Given exercise:
Quote exactly, and only, the lines from the one with "farEdgeX, nearEdgeX, boreSides);" down to the one with "obj.matrix_parent_inverse = Matrix.Identity(4)", both included.

━━ Stored data

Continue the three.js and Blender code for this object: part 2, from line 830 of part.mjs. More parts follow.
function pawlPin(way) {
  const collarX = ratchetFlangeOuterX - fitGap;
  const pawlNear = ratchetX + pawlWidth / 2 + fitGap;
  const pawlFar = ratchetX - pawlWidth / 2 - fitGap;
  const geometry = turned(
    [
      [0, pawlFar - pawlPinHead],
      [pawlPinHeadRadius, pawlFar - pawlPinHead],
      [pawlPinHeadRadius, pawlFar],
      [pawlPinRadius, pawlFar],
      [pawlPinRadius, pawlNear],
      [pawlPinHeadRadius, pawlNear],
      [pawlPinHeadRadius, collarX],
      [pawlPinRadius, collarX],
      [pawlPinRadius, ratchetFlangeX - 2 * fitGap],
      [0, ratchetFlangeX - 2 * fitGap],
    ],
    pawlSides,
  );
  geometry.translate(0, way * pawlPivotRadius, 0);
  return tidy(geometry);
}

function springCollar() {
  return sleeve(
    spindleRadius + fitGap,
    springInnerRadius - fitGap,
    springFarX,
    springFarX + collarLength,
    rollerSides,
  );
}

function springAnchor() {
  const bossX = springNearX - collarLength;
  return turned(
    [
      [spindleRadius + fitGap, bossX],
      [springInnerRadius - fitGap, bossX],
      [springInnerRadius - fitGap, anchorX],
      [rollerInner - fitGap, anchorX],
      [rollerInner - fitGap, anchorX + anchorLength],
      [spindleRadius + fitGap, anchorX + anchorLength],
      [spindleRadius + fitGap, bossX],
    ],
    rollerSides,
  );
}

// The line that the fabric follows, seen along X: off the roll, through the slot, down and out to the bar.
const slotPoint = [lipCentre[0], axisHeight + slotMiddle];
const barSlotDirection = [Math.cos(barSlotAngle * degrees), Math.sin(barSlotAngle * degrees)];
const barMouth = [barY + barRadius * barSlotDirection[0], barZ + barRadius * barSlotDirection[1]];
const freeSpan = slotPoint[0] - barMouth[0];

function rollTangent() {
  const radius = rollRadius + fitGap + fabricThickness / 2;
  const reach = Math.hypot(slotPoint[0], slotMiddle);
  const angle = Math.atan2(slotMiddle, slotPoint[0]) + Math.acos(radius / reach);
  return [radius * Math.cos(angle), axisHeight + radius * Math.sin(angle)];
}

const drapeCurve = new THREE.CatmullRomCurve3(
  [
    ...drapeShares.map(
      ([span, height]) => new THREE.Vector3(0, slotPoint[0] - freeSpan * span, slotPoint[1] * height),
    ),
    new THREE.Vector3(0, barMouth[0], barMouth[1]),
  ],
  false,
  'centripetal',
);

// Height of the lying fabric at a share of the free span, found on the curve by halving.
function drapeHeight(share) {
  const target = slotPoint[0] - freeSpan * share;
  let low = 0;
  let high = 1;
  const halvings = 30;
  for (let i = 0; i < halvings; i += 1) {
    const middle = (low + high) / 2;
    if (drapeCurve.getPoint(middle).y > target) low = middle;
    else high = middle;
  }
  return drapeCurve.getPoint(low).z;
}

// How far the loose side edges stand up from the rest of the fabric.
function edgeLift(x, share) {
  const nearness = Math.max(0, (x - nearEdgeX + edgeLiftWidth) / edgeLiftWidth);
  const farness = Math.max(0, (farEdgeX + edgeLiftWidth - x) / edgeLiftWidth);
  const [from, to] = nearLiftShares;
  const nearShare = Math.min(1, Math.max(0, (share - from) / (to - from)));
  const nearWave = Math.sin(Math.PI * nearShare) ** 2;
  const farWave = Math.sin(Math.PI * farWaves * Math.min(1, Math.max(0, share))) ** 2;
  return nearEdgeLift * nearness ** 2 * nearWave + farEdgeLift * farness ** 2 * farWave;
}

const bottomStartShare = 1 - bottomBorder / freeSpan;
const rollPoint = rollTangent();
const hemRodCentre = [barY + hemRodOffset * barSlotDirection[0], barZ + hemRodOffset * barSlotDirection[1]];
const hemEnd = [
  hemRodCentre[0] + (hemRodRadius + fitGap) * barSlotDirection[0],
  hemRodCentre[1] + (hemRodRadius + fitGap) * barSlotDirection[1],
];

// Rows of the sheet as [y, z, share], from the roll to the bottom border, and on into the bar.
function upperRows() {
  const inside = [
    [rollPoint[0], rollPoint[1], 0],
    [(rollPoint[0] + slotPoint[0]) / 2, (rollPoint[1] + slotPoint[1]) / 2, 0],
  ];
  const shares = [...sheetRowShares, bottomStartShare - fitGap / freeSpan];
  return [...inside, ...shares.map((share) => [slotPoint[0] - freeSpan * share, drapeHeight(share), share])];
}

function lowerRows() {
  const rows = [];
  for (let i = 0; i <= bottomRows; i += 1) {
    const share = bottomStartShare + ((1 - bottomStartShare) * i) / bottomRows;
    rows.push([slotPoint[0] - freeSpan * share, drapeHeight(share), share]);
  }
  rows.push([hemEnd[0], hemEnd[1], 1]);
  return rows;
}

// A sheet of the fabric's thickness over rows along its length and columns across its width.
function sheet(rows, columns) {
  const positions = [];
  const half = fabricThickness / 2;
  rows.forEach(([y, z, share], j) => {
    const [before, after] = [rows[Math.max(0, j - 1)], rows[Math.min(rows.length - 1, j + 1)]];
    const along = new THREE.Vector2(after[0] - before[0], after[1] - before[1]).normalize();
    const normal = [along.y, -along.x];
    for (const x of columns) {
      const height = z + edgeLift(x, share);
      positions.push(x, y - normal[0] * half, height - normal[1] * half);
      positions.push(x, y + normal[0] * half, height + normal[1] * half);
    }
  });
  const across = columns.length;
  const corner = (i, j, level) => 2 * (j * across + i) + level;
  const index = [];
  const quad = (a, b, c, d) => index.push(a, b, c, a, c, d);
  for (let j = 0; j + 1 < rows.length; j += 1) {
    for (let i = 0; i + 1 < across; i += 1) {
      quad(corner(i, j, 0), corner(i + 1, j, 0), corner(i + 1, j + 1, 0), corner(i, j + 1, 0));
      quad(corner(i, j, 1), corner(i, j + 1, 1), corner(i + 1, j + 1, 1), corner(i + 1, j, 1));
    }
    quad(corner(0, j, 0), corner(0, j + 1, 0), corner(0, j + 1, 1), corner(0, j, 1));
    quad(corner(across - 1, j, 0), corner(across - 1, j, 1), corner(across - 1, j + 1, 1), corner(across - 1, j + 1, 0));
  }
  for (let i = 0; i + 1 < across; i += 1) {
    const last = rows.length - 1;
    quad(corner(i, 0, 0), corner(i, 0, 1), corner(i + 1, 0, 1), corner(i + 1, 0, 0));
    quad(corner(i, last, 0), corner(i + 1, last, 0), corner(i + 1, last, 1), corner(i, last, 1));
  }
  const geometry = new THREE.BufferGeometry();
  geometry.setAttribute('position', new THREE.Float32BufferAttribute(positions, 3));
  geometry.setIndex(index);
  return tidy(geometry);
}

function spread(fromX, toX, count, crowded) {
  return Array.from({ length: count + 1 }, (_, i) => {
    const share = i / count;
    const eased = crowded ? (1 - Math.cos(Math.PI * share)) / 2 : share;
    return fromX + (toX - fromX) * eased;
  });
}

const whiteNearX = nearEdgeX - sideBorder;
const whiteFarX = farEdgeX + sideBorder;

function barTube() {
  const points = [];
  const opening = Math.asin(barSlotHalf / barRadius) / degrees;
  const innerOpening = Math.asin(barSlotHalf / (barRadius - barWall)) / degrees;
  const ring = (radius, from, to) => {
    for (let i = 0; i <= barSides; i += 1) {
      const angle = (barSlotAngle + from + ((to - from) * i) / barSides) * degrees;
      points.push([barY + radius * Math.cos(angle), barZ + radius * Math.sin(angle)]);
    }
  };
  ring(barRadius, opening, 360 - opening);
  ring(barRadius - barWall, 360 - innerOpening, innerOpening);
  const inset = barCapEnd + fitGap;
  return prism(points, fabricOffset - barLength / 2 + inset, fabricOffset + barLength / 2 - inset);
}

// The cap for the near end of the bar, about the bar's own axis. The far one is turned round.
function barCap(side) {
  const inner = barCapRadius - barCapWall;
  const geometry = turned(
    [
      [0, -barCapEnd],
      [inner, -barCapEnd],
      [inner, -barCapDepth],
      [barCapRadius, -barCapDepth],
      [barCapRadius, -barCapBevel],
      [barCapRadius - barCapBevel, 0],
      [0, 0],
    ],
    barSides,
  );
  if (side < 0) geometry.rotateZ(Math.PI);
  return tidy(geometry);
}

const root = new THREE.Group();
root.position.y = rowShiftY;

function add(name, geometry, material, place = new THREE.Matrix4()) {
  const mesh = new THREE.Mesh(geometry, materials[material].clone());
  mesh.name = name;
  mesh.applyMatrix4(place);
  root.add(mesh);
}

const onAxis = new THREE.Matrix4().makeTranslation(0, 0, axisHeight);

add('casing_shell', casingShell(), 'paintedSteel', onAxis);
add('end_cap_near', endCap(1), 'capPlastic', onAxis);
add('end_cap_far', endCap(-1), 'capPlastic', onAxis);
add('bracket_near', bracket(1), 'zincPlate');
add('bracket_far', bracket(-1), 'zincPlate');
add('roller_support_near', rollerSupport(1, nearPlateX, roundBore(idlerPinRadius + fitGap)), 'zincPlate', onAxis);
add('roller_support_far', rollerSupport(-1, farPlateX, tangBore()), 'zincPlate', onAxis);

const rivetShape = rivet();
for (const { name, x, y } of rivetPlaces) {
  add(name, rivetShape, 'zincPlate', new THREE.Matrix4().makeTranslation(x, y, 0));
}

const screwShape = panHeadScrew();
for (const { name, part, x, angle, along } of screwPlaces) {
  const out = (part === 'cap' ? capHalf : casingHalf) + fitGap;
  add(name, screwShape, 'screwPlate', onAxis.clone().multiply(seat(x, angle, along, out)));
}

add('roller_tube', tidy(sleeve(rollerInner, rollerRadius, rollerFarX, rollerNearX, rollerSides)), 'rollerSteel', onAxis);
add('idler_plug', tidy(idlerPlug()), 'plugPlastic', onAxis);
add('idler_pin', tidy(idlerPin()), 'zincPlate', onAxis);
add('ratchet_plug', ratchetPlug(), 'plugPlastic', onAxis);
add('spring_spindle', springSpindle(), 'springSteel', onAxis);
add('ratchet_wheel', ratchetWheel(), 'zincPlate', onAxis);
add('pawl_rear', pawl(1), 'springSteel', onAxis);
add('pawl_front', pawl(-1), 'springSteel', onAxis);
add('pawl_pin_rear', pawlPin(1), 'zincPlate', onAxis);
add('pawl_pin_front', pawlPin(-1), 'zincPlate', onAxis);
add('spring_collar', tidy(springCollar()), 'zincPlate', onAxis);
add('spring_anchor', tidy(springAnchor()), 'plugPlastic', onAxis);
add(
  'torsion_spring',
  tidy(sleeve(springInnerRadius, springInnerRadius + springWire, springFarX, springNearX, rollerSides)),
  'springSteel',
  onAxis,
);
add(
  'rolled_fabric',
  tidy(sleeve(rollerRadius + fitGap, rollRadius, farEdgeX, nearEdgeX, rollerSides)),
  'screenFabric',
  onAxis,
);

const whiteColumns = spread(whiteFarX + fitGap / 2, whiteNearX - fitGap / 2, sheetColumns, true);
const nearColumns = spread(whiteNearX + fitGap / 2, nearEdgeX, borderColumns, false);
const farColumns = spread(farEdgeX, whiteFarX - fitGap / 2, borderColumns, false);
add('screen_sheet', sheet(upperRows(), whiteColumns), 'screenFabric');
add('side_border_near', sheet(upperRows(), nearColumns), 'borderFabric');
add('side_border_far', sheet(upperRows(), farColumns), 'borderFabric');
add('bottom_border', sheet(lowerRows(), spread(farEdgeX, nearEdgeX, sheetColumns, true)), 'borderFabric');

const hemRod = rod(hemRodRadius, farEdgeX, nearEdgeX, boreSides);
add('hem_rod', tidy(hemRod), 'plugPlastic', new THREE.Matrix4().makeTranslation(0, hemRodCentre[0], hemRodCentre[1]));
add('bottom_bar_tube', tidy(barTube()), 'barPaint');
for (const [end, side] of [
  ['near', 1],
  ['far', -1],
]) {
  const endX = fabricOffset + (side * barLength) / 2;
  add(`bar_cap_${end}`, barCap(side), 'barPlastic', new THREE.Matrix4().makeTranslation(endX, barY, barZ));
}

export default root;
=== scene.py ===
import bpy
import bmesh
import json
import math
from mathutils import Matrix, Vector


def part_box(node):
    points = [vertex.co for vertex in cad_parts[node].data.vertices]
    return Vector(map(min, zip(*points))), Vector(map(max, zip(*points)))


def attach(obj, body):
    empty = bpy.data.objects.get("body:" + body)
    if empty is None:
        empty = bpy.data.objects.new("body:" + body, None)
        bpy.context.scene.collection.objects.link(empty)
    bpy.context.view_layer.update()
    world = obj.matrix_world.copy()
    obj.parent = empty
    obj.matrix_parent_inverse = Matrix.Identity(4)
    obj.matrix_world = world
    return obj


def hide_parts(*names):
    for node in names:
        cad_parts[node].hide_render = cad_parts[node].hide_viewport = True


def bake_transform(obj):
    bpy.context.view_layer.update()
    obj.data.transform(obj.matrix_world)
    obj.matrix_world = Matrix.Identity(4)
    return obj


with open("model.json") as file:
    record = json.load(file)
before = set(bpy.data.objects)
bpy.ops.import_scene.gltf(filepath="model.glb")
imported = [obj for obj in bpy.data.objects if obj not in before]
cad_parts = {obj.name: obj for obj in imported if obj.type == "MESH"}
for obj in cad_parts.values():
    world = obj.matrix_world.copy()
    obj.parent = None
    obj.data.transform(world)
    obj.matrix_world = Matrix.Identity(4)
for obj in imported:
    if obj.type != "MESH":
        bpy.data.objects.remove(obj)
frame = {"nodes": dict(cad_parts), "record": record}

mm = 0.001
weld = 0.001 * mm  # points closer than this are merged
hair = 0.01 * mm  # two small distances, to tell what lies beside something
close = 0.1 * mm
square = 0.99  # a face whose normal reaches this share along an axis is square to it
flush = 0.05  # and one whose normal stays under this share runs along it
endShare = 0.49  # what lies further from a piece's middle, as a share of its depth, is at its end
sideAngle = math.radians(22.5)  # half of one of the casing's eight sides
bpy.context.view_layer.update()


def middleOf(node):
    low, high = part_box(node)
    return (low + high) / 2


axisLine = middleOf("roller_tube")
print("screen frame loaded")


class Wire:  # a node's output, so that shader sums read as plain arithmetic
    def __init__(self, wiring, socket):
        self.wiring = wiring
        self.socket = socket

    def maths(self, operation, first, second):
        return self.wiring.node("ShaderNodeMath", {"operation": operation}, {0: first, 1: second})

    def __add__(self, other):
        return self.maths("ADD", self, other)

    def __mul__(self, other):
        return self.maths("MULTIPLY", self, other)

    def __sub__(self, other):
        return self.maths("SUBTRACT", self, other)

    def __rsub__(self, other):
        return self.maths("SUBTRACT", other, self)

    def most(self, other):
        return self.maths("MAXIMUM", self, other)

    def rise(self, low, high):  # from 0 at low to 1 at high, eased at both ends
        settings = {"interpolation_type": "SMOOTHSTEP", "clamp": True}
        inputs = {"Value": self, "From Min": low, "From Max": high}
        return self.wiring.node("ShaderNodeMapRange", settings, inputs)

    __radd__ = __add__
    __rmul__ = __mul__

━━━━

Result of this exercise:
const hemRod = rod(hemRodRadius, farEdgeX, nearEdgeX, boreSides);
add('hem_rod', tidy(hemRod), 'plugPlastic', new THREE.Matrix4().makeTranslation(0, hemRodCentre[0], hemRodCentre[1]));
add('bottom_bar_tube', tidy(barTube()), 'barPaint');
for (const [end, side] of [
  ['near', 1],
  ['far', -1],
]) {
  const endX = fabricOffset + (side * barLength) / 2;
  add(`bar_cap_${end}`, barCap(side), 'barPlastic', new THREE.Matrix4().makeTranslation(endX, barY, barZ));
}

export default root;
=== scene.py ===
import bpy
import bmesh
import json
import math
from mathutils import Matrix, Vector


def part_box(node):
    points = [vertex.co for vertex in cad_parts[node].data.vertices]
    return Vector(map(min, zip(*points))), Vector(map(max, zip(*points)))


def attach(obj, body):
    empty = bpy.data.objects.get("body:" + body)
    if empty is None:
        empty = bpy.data.objects.new("body:" + body, None)
        bpy.context.scene.collection.objects.link(empty)
    bpy.context.view_layer.update()
    world = obj.matrix_world.copy()
    obj.parent = empty
    obj.matrix_parent_inverse = Matrix.Identity(4)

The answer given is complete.